The Sangam Literature of Tamil such as that of Silapadikaram and Satanar Manimekali dated between 500BC and 300AD, mentions Thiruvengadam (now named Tirupati) as the northernmost frontier of the Tamil kingdoms. The site was actually established during the 5th century A.D., and the Alvars (Vaishnava saints) belonging to the Bhakti movement in Tamilnadu sung in praise of Venkateswara. Its significance in Southern Vaishnavite tradition was at the time next only to that of Srirangam.
The Idol of Lord Srinivasa in Tirumala was self-manifested. He wasn’t carved by any sculptor, human or divine. Lord himself chose this most sacred place in the universe to bless all of us from the miseries of Kaliyuga. Discovery of the deity Lord Venkateswara is an act of divine providence. It is believed that during the period of 10th Century A.D. to 12th Century A.D., the Lord was standing in the open sky for hundreds and thousands of years in the jungles of Venkatachala hills. A huge ant-hill was formed by the ants all over the Idol of Lord Venkateswara to protect the Lord from winds and rains. Being a hilly area with dense forests, it attracted only a few pedestrians to that place in those days.
One day a tribal man (erukodu) reached the place near the anthill in the process of his hunt. He was waiting for his prey; he heard a voice from the ant-hill craving for food and water. Astonished tribal hunter poured in some milk he had with him at the ant-hill. He again reached the anthill-next day to observe whether the incident repeats next day too. This time he heard an Akasa Vani (a divine voice from heavens) to feed the ants every day and he will be benefited all his life. He therefore, started pouring milk at the ant-hill to feed them every day. But one day, the ant-hill collapsed and a magnificent deity of Lord Venkateswara uncovered from it. Lucky tribal man couldn’t believe his eyes to have a darshan of the Almighty. The tribal man immediately rushed to the tribal king and informed the matter. All the tribal people reached the spot and offered prayers assuming the deity as Lord Siva as the tribal people usually worship Lord Siva as their main deity. Gradually the emergence of the deity from the ant-hill was spread all over and many devotees started to visit the deity. Shaiviks (followers of Lord Siva) worshipped the deity as Lord Siva, Vaishnaviks (followers of Lord Vishnu) worshipped the deity as Lord Maha Vishnu and a few north Indians worshipped the deity as shakti (a Goddess called Balaji) and the Buddhists worshipped as Gautham Buddha for many years.
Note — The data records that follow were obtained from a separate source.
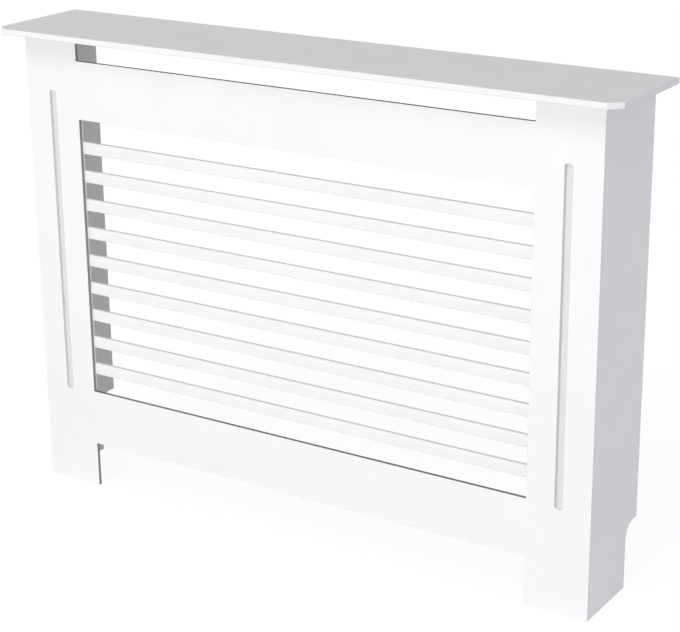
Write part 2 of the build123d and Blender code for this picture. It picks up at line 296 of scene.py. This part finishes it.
# Batten screws: zinc-plated countersunk wood screws with a cross recess, driven through each
# batten into the front panel and into the side, eight each way, their heads flush in the pine.
zinc, zinc_tree, zinc_shader, zinc_place = fresh_finish("screw_zinc_plate")
zinc_shader.inputs["Metallic"].default_value = 1.0
bluish, yellowish = (0.66, 0.67, 0.70, 1), (0.74, 0.72, 0.66, 1)
bath = grain(zinc_tree, zinc_place, 0.0030, detail=3, roughness=0.6)
plating = tint(zinc_tree, spread(zinc_tree, bath, 0.35, 0.65, 0, 1), bluish, yellowish)
zinc_tree.links.new(plating, zinc_shader.inputs["Base Color"])
forging = grain(zinc_tree, zinc_place, 0.0007, detail=3, roughness=0.6)
shine = spread(zinc_tree, forging, 0.3, 0.7, 0.24, 0.42)
zinc_tree.links.new(shine, zinc_shader.inputs["Roughness"])
hammered = raised(zinc_tree, forging, metres=0.00005, strength=0.5)
zinc_tree.links.new(hammered, zinc_shader.inputs["Normal"])


def named_inputs(tree, sizes):
    """Gives a Geometry Nodes tree its starting mesh, its named sizes and its finish."""
    tree.interface.new_socket("Geometry", in_out="INPUT", socket_type="NodeSocketGeometry")
    for size, default in sizes.items():
        kind = "NodeSocketInt" if isinstance(default, int) else "NodeSocketFloat"
        socket = tree.interface.new_socket(size, in_out="INPUT", socket_type=kind)
        socket.default_value = default
    tree.interface.new_socket("Finish", in_out="INPUT", socket_type="NodeSocketMaterial")
    tree.interface.new_socket("Geometry", in_out="OUTPUT", socket_type="NodeSocketGeometry")
    return lay(tree, "NodeGroupInput").outputs


def joined(tree, *shapes):
    """Puts several shapes into one."""
    join = lay(tree, "GeometryNodeJoinGeometry")
    for shape in shapes:
        tree.links.new(shape, join.inputs[0])
    return join.outputs[0]


def across(tree, x=0.0, y=0.0, z=0.0):
    """A point or direction made of three numbers."""
    return lay(tree, "ShaderNodeCombineXYZ", {0: x, 1: y, 2: z}).outputs[0]


def shifted(tree, shape, move=(0, 0, 0), turn=(0, 0, 0), stretch=(1, 1, 1)):
    """The same shape moved, turned and stretched."""
    feeds = {"Geometry": shape, "Translation": move, "Rotation": turn, "Scale": stretch}
    return lay(tree, "GeometryNodeTransform", feeds).outputs[0]


def tidied(tree, shape):
    """The same shape with points closer than two microns drawn together."""
    feeds = {"Geometry": shape, "Distance": 2e-6}
    return lay(tree, "GeometryNodeMergeByDistance", feeds).outputs[0]


def cut_away(tree, shape, cutter):
    """The shape less the cutter."""
    return lay(
        tree,
        "GeometryNodeMeshBoolean",
        {"Mesh 1": shape, "Mesh 2": cutter},
        operation="DIFFERENCE",
        solver="EXACT",
    ).outputs[0]


def set_out(tree, points, shape, finish, **turning):
    """Ends a tree: the shape stood on every point, made real, finished and handed on."""
    feeds = {"Points": points, "Instance": shape, **turning}
    stood = lay(tree, "GeometryNodeInstanceOnPoints", feeds).outputs[0]
    real = lay(tree, "GeometryNodeRealizeInstances", {"Geometry": stood}).outputs[0]
    finishing = {"Geometry": real, "Material": finish}
    finished = lay(tree, "GeometryNodeSetMaterial", finishing).outputs[0]
    lay(tree, "NodeGroupOutput", {"Geometry": finished})


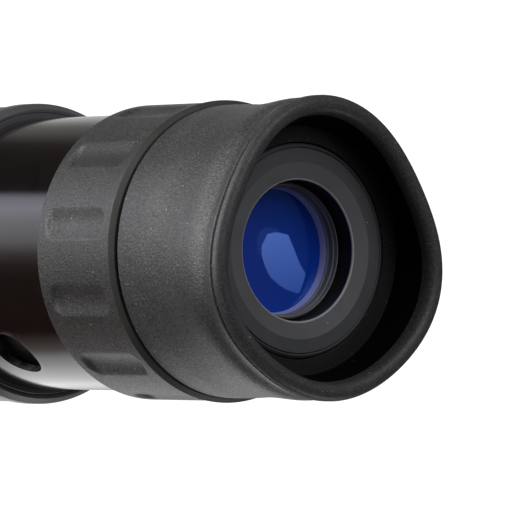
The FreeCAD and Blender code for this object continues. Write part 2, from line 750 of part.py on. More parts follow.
def eye_lens_ring():
    """Threaded ring over the eye lens, with a bevel and two fine ridges inside."""
    bevel_z = eye_rim_z + eye_ring_bevel_share * (cell_tip_z - eye_rim_z)
    bevel_r = eye_clear_r + eye_ring_bevel_width
    top_r = lens_ring_r - eye_ring_edge
    step_z = (cell_tip_z - bevel_z) / ridge_count
    step_r = (top_r - bevel_r) / ridge_count
    points = [(eye_clear_r, eye_rim_z), (lens_ring_r, eye_rim_z), (lens_ring_r, cell_tip_z),
              (top_r, cell_tip_z)]
    for i in reversed(range(ridge_count)):
        ridge_z = bevel_z + i * step_z
        ridge_r = bevel_r + i * step_r
        points += [(ridge_r + step_r, ridge_z + step_z / 3), (ridge_r, ridge_z + step_z / 5),
                   (ridge_r, ridge_z)]
    return turned(*points)


field_seat_z = field_pin_z - field_collar_half + field_seat_height
field_joint_z = field_seat_z + field_front_edge
field_rim_z = field_joint_z + field_rear_edge


def field_cell():
    """Cell of the field group: a collar in the guide tube and a tube down to the field stop."""
    low = field_pin_z - field_collar_half
    high = field_pin_z + field_collar_half
    tube_z = low - field_tube_length
    tube_r = field_seat_r + field_tube_wall
    body = turned(
        (field_seat_r, tube_z), (tube_r, tube_z), (tube_r, low), (cell_r - edge_break, low),
        (cell_r, low + edge_break), (cell_r, high - edge_break), (cell_r - edge_break, high),
        (field_lens_r, high), (field_lens_r, field_seat_z), (field_seat_r, field_seat_z))
    return body.cut(pin_holes(field_pin_z, field_pin_start))


def field_lens_front():
    return lens(field_lens_r, field_seat_z, field_joint_z, field_front_hollow, -field_joint_hollow)


def field_lens_rear():
    return lens(field_lens_r, field_joint_z, field_rim_z, -field_joint_hollow, field_rear_crown, 0,
                field_ring_wall)


def field_ring():
    return sleeve(field_lens_r - field_ring_wall, field_lens_r, field_rim_z, field_rim_z + field_ring_length)


def field_stop():
    """Sharp-edged ring at the bottom of the field cell's tube."""
    low = field_pin_z - field_collar_half - field_tube_length + field_stop_inset
    high = low + field_stop_length
    inner_r = field_seat_r - field_stop_width
    return turned((inner_r, low), (field_seat_r, low), (field_seat_r, high),
                  (inner_r + field_stop_bevel, high), (inner_r, low + field_stop_edge))


# ---- Eyecup ----

def eyecup_ring():
    """Hard ring inside the rubber, turning on the head's journal."""
    nut_room_r = nut_r + nut_room
    lip_r = cup_ring_r - cup_ring_lip
    low = cup_base_z + cup_ring_inset
    clip_seat_z = clip_low_z - end_play
    step_z = nut_high_z + turning_gap
    return turned(
        (nut_room_r, low), (cup_ring_r, low), (cup_ring_r, cup_ceiling_z), (lip_r, cup_ceiling_z),
        (lip_r, clip_seat_z), (cup_bore_r, clip_seat_z), (cup_bore_r, step_z), (nut_room_r, step_z))


def lip_radius(angle):
    """Outline of the lip, at an angle from the wing."""
    return lip_mean_r + sum(wave * cos((i + 1) * angle) for i, wave in enumerate(lip_waves))


def cup_rows():
    """Rows of control points up the outside, over the lip and down the inside.

    Each row is a radius, a height, the share of the lip's outline that it follows and the share of its
    tilt.
    """
    lip_z = bore_z + lip_height
    wall = lip_z - cup_base_z
    outside = [(cup_base_r, cup_base_z, 0, 0)]
    for share, follow, pinch in wall_poles:
        outside.append((cup_base_r - cup_waist * pinch, cup_base_z + wall * share, follow,
                        follow * wall_tilt_share))
    over = [(lip_mean_r + out * bead_r, lip_z + up * bead_r, follow, 1) for out, up, follow in bead_poles]
    inside = []
    for share, follow in inner_poles:
        height = cup_floor_z + (lip_z - cup_floor_z) * share
        tilt = share * inner_tilt_share if follow else 0
        inside.append((cup_floor_r + cup_wall_spread * share, height, follow, tilt))
    inside.append((cup_floor_r, cup_floor_z, 0, 0))
    return outside + over + inside


def cup_skin():
    """One closed-round face that runs from the eyecup's base over the lip to its floor."""
    rows = cup_rows()
    spread = 3 / (2 + cos(2 * pi / skin_poles))
    poles = []
    for i in range(skin_poles):
        angle = 2 * pi * i / skin_poles
        turn = angle + radians(wing_angle)
        column = []
        for radius, height, follow, tilt in rows:
            r = (radius + follow * (lip_radius(angle) - lip_mean_r)) * spread
            column.append(Vector(r * cos(turn), r * sin(turn), height - tilt * lip_tilt * cos(angle)))
        poles.append(column)
    spans = len(rows) - 3
    surface = Part.BSplineSurface()
    surface.buildFromPolesMultsKnots(
        poles, [1] * (skin_poles + 1), [4] + [1] * (spans - 1) + [4],
        [float(i) for i in range(skin_poles + 1)], [float(i) for i in range(spans + 1)], True, False, 3, 3)
    return surface.toShape()


def flat_ring(face, other, height):
    """Flat face between the circles of two shapes that lie at one height."""
    wires = []
    for shape in (face, other):
        edges = [e for e in shape.Edges
                 if abs(e.BoundBox.ZMax - height) < 0.01 and e.BoundBox.ZLength < 0.01]
        wires.append(Part.Wire(edges[:1]))
    return Part.makeFace(wires, "Part::FaceMakerBullseye")


def eyecup():
    """Rubber eyecup with a rolled lip that is drawn out into a low wing."""
    skin = cup_skin()
    corners = [Vector(cup_floor_hole_r, 0, cup_floor_z), Vector(cup_floor_hole_r, 0, cup_ceiling_z),
               Vector(cup_ring_r, 0, cup_ceiling_z), Vector(cup_ring_r, 0, cup_base_z)]
    lining = Part.makePolygon(corners).revolve(origin, axis, 360)
    faces = [skin] + lining.Faces
    faces += [flat_ring(skin, lining, cup_base_z), flat_ring(skin, lining, cup_floor_z)]
    shell = Part.makeCompound(faces)
    shell.sewShape()
    solid = Part.Solid(Part.Shell(shell.Faces))
    if solid.Volume < 0:
        solid.reverse()
    return solid


os.makedirs("parts", exist_ok=True)

save("nosepiece", nosepiece())
save("nosepiece_baffle", nosepiece_baffle())
save("housing", housing())
save("outer_tube", outer_tube())
save("guide_tube", guide_tube())
save("guide_tube_screws", *foot_screws())
save("stop_pin", stop_pin())
save("lower_washer", sleeve(drum_bore_r, washer_r, foot_z, foot_z + washer_thickness))
save("upper_washer", sleeve(drum_bore_r, washer_r, ring_front_z - washer_thickness, ring_front_z))
save("drum_nut", drum_nut())
save("head", head())
save("bezel", bezel())
save("eyecup_clip", eyecup_clip())

save("cam_drum", cam_drum())
save("dial_sleeve", dial_sleeve())
save("zoom_ring", zoom_ring())
save("drive_screws", *drive_screws())
save("rubber_grip", rubber_grip())

save("eye_cell", eye_cell())
save("eye_lens", eye_lens())
save("eye_lens_ring", eye_lens_ring())
save("lens_spacer", lens_spacer())
save("doublet_crown", doublet_crown())
save("doublet_flint", doublet_flint())
save("eye_cam_pins", *cam_pins(eye_pin_z, eye_pin_start))
save("eye_rollers", *rollers(eye_pin_z, eye_pin_start))

save("field_cell", field_cell())
save("field_stop", field_stop())
save("field_lens_front", field_lens_front())
save("field_lens_rear", field_lens_rear())
save("field_ring", field_ring())
save("field_cam_pins", *cam_pins(field_pin_z, field_pin_start))
save("field_rollers", *rollers(field_pin_z, field_pin_start))

save("eyecup_ring", eyecup_ring())
save("eyecup", eyecup())
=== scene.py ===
"""Looks of a zoom eyepiece: visible pieces, finishes and studio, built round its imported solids."""
import logging
import math
from dataclasses import dataclass
from enum import Enum
from functools import cache
from typing import Callable, NamedTuple, Optional, Sequence, Union

import bmesh
import bpy
from mathutils import Matrix, Vector


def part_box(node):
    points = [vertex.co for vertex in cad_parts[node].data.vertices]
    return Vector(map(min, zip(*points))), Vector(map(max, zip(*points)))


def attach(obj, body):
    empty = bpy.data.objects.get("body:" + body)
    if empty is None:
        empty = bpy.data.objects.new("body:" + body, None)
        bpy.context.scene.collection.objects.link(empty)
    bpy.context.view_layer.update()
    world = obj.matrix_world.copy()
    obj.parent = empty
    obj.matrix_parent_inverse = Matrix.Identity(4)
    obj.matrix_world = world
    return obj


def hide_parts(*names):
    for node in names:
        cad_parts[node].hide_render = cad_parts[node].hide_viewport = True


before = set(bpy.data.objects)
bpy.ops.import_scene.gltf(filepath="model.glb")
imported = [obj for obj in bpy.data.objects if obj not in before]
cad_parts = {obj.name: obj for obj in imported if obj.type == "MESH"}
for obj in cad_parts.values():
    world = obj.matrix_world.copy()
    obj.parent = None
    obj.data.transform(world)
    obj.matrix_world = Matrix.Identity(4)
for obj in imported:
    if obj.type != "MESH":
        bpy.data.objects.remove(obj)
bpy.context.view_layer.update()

MM = 0.001
FULL_TURN = 2 * math.pi
SHARP_ANGLE = math.radians(32.0)
TINY = 0.001
log = logging.getLogger("eyepiece")

Colour = tuple[float, float, float]
Socket = bpy.types.NodeSocket
Value = Union[float, tuple, Socket]
Place = tuple[float, float]
Point = tuple[float, ...]
Spot = tuple[float, float, float]
Face = tuple[int, ...]


# ---------------------------------------------------------------- node helpers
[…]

All these arguments were put to rest by Sri Ramanujacharya a great saint and philosopher of those times, who confirmed the Idol was none other than the Lord Sri Maha Vishnu himself.
Later, all the great dynasties of rulers of the southern peninsula have paid homage to Lord Sri Venkateswara in this ancient shrine. The Pallavas of Kancheepuram (9th century AD), the Cholas of Thanjavur (a century later), the Pandyas of Madurai, and the kings and chieftains of Vijayanagar (14th Century A.D. to 15th Century A.D.) were devotees of the Lord and they competed with one another in endowing the temple with rich offerings and contributions.
It was during the rule of the Vijayanagar dynasty that the contributions to the temple increased. Sri Krishnadevaraya had statues of himself and his consorts installed at the portals of the temple, and these statues can be seen to this day. There is also a statue of Venkatapati Raya in the main temple.
After the decline of the Vijayanagar dynasty, nobles and chieftains from all parts of the country continued to pay their homage and offer gifts to the temple. The Maratha general, Raghoji Bhonsle, visited the temple and set up a permanent endowment for the conduct of worship in the temple. He also presented valuable jewels to the Lord, including a large emerald which is still preserved in a box named after the General. Among the later rulers who have endowed large amounts are the rulers of Mysore and Gadwal.
After the fall of the Hindu kingdoms, the Muslim rulers of Karnataka and then the Britishers took over, and many of the temples came under their supervisory and protective control.
In 1843 A.D., the East India Company divested itself of the direct management of non-Christian places of worship and native religious institutions. The administration of the shrine of Sri Venkateswara and a number of estates were then entrusted to Sri Seva Dossji of the Hatiramji Mutt at Tirumala, and the temple remained under the administration of the Mahants for nearly a century, till 1933 AD.
In 1933, the Madras Legislature passed a special act, which empowered the Tirumala Tirupati Devasthanam (TTD) Committee to control and administer a fixed group of temples in the Tirumala-Tirupati area, through a Commissioner appointed by the Government of Madras.
In 1951, the Act of 1933 was replaced by an enactment whereby the administration of TTD was entrusted to a Board of Trustees, and an Executive Officer was appointed by the Government.
The provisions of the Act of 1951 were retained by Charitable and Religious Endowments Act, 1966.